I now serve as COO of the Maya Angelou Schools in DC, where our work is based on the belief that our students, some of DC’s most underserved (and most deserving), can’t rely on luck and goodwill from others to be successful after they leave us. Preparing students academically during high school is critically important, but so is supporting them during and after college, when they need help navigating financial aid, securing internships, and starting off in the world of work. I’m excited that post-secondary support THROUGH college is starting to replace the (laudable) focus on getting kids TO college that has prevailed in past years in K-12 education.
Service Manager, City Year
2013 Education Pioneers Fellow, Los Angeles
I grew up with a single mom who didn’t finish high school. But there are two things that my mom taught me between working a job cleaning nursing homes and taking care of four kids: education was important and long division! That’s right, my mom was the person who taught me how to do long division. I’ll never forget her face lighting up when she felt that for the first time she could actually exude confidence when helping me with my homework. I didn’t know it then, but I was proud of her. And now, as the first kid in my family to graduate from college (University of Chicago with Honors no less!), she can be proud of me. But my journey is not over. I’ve spent the past 10 years working with underserved kids as a college tutor, a teacher through Teach For America, and as a nonprofit curricula developer and coach for other tutors. I want to keep making my mom proud by earning my MBA in 2017! When I walk across the stage, I envision my mom looking on, beaming with pride for her “baby boy”!
Education Pioneers Development Associate, Oakland
My great-grandmother was not permitted to learn to read because her family didn’t think it was necessary. She learned anyway by sneaking to her brothers’ school and spying through the window.
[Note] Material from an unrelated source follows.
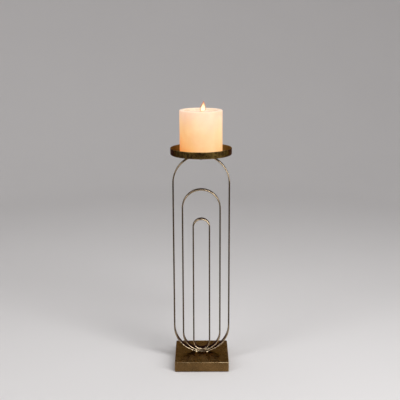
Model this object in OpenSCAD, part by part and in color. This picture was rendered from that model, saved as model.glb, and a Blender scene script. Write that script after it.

A few generations later, neither of my parents thought college was necessary and neither finished. I grew up with a love of learning, a love of history, and a keen awareness that my great-grandmother’s life was not really so long ago. Through the challenges my parents faced, I learned that a college education is essential for self-sufficiency. Beyond that, I always knew education opens the world and enriches the soul. I became the first in my immediate family to graduate college through a combination scholarships, grants, loans, and work. I am also the first to earn a graduate degree. I work in education to help improve access for those without resources, and I think of my great-grandmother every time I read something beautiful.
Education Pioneers Program Manager, Chicago
My grandfather entered the Korean War as a civil engineer without a college degree and attempted to go back to college after his service but had to drop out because he had a family to provide for. He started a very successful company without a college degree that my father now owns. There was never an option for my father to not go to college even though my grandfather had achieved success without a degree. When, as a teenager, I asked my father about this, he passed along a metaphor that my grandfather had told him, and that I now pass along to my students when they cite examples of the success of Steve Jobs, Kobe Bryant or other creative (and many times hardworking) anomalies of success. He said, “The real world is a lot like a baseball game. You can get into the game a lot of different ways, but the easiest way to get a seat, and usually a good seat, is with a ticket. A college degree is your ticket into the real world. You can get in without one, but it’s going to be a lot harder.”
When I was a teacher, I worked with many students who would go on to become first generation college students (and hopefully some day graduates), and while I never discouraged their dreams or gave them false hope that life would be magically a lot easier with a degree, I did encourage them to think about not only how they were going to get into the game but how they were going to get the best seat in the house.